Fill a map of your city with surprising stories, and try to work out whether other people's stories are true.

Preparation

You'll need lots of small red and green stickers. A really really big sheet of paper, or many not-so-big sheets of paper, or some other surface for people to decorate (for example, the canvases above). Lots of masking tape or some other way of attaching the surface to a wall. Something to draw or create images with: we used sticky-backed felt above, but a couple of decent permanent markers, and a lot of cheap felt-tipped pens, will also work; you will never get these back, and the 12-for-a-pound type work fine, so no point going for anything more extravagant. (You might need to get a few packets.) Some printed copies of the instructions for players.

Stick the sheets of paper (or other surface) on the wall, or onto a table if you don't have a wall. These will be your map. Ideally the map should be big, perhaps big enough that not everyone can reach right to the top; it's been played with nine sheets of A1 paper (torn out of a flip chart) in a 3×3 grid, making a map of around 1.8 by 2.5 metres, which worked well with a group of 100 people who were around for three or four hours. A game with more players or a longer playing time might need a larger map.

Draw a rough map of whatever city you're in on the paper. Copying from a smaller map using grid drawing will probably do fine. You just want to get in the big bodies of water and bridges, a few main roads, perhaps some major parks and very prominent buildings, and the place where you're playing the game; it doesn't have to be too detailed, just enough to let people orient themselves. Try to get it more or less accurate, but a couple of mistakes won't matter.

Once you've drawn the map, put up some instructions for the players (either write these up yourself or download them as a word document here). Some players will miss these if you just stick copies at the side, so it's probably worth sticking one in the middle of the map as well.

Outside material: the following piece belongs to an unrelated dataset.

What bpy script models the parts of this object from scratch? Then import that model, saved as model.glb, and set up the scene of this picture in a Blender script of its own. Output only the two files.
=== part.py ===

Put out the red and green stickers and felt-tipped pens; perhaps use them to add a few landmarks and stories to the map to get other people started.

The first run of Trap Street map, using paper.

Playing

Look at the map, and the stories and landmarks that have already been placed there. Put a green sticker by two of the parts of the map that you think are true, and a red sticker by two of the additions that you think are false.

Now build part of the map yourself: add one true landmark, building, story or street to the map, and one false one. Other people will judge your additions to the map. If the majority of people who judge your lie think it's the truth, or the majority of people who judge your truth think it's a lie, then your trap has worked.

You're welcome to play multiple times; but every time you play you must always judge four things already on the map, and add one true thing and one false thing of your own. You may not judge your own additions.

Variants

You could probably play this board-game-style, on a smaller map with normal pens, taking it in turns to fill in a fact and then all voting.